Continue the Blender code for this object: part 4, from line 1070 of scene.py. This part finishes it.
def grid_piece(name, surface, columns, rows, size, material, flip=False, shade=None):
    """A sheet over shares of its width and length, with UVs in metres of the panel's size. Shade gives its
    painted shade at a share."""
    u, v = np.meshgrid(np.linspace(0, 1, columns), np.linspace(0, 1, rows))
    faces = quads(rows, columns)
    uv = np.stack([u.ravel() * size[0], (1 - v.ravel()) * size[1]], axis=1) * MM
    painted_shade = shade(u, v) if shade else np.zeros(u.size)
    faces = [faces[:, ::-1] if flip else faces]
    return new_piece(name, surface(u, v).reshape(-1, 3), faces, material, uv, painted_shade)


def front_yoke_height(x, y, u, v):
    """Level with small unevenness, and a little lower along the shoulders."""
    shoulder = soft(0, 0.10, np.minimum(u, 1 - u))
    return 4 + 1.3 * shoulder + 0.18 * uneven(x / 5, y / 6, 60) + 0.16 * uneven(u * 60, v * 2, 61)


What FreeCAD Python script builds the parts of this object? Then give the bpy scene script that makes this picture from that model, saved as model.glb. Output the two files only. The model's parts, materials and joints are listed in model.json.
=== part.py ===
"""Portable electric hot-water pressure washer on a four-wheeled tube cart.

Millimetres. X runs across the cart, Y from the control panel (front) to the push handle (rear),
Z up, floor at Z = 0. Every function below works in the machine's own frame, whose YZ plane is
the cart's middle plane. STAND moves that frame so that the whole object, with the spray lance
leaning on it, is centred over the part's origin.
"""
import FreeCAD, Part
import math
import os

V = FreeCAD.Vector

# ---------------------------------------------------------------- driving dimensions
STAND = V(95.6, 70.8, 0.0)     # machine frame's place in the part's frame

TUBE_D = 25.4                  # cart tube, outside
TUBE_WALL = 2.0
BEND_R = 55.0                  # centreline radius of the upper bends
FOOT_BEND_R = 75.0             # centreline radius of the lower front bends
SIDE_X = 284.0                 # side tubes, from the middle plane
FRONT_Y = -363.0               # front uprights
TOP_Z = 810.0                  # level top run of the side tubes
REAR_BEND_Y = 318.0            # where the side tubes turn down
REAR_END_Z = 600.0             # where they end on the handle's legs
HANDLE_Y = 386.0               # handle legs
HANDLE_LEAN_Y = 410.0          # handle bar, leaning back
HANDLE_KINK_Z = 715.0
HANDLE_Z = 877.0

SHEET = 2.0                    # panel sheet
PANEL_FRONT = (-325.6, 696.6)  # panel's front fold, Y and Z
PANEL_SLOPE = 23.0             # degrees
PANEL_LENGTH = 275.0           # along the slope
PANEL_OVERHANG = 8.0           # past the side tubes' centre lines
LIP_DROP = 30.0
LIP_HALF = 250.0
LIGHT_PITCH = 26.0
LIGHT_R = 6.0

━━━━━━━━

■ WHAT THE EXERCISE ASKS
Each line above is to be repeated exactly.

■ SOLUTION FOR THIS PROBLEM
Continue the Blender code for this object: part 4, from line 1070 of scene.py. This part finishes it.
def grid_piece(name, surface, columns, rows, size, material, flip=False, shade=None):
    """A sheet over shares of its width and length, with UVs in metres of the panel's size. Shade gives its
    painted shade at a share."""
    u, v = np.meshgrid(np.linspace(0, 1, columns), np.linspace(0, 1, rows))
    faces = quads(rows, columns)
    uv = np.stack([u.ravel() * size[0], (1 - v.ravel()) * size[1]], axis=1) * MM
    painted_shade = shade(u, v) if shade else np.zeros(u.size)
    faces = [faces[:, ::-1] if flip else faces]
    return new_piece(name, surface(u, v).reshape(-1, 3), faces, material, uv, painted_shade)


def front_yoke_height(x, y, u, v):
    """Level with small unevenness, and a little lower along the shoulders."""
    shoulder = soft(0, 0.10, np.minimum(u, 1 - u))
    return 4 + 1.3 * shoulder + 0.18 * uneven(x / 5, y / 6, 60) + 0.16 * uneven(u * 60, v * 2, 61)


What FreeCAD Python script builds the parts of this object? Then give the bpy scene script that makes this picture from that model, saved as model.glb. Output the two files only. The model's parts, materials and joints are listed in model.json.
=== part.py ===
"""Portable electric hot-water pressure washer on a four-wheeled tube cart.

Millimetres. X runs across the cart, Y from the control panel (front) to the push handle (rear),
Z up, floor at Z = 0. Every function below works in the machine's own frame, whose YZ plane is
the cart's middle plane. STAND moves that frame so that the whole object, with the spray lance
leaning on it, is centred over the part's origin.
"""
import FreeCAD, Part
import math
import os

V = FreeCAD.Vector

# ---------------------------------------------------------------- driving dimensions
STAND = V(95.6, 70.8, 0.0)     # machine frame's place in the part's frame

TUBE_D = 25.4                  # cart tube, outside
TUBE_WALL = 2.0
BEND_R = 55.0                  # centreline radius of the upper bends
FOOT_BEND_R = 75.0             # centreline radius of the lower front bends
SIDE_X = 284.0                 # side tubes, from the middle plane
FRONT_Y = -363.0               # front uprights
TOP_Z = 810.0                  # level top run of the side tubes
REAR_BEND_Y = 318.0            # where the side tubes turn down
REAR_END_Z = 600.0             # where they end on the handle's legs
HANDLE_Y = 386.0               # handle legs
HANDLE_LEAN_Y = 410.0          # handle bar, leaning back
HANDLE_KINK_Z = 715.0
HANDLE_Z = 877.0

SHEET = 2.0                    # panel sheet
PANEL_FRONT = (-325.6, 696.6)  # panel's front fold, Y and Z
PANEL_SLOPE = 23.0             # degrees
PANEL_LENGTH = 275.0           # along the slope
PANEL_OVERHANG = 8.0           # past the side tubes' centre lines
LIP_DROP = 30.0
LIP_HALF = 250.0
LIGHT_PITCH = 26.0
LIGHT_R = 6.0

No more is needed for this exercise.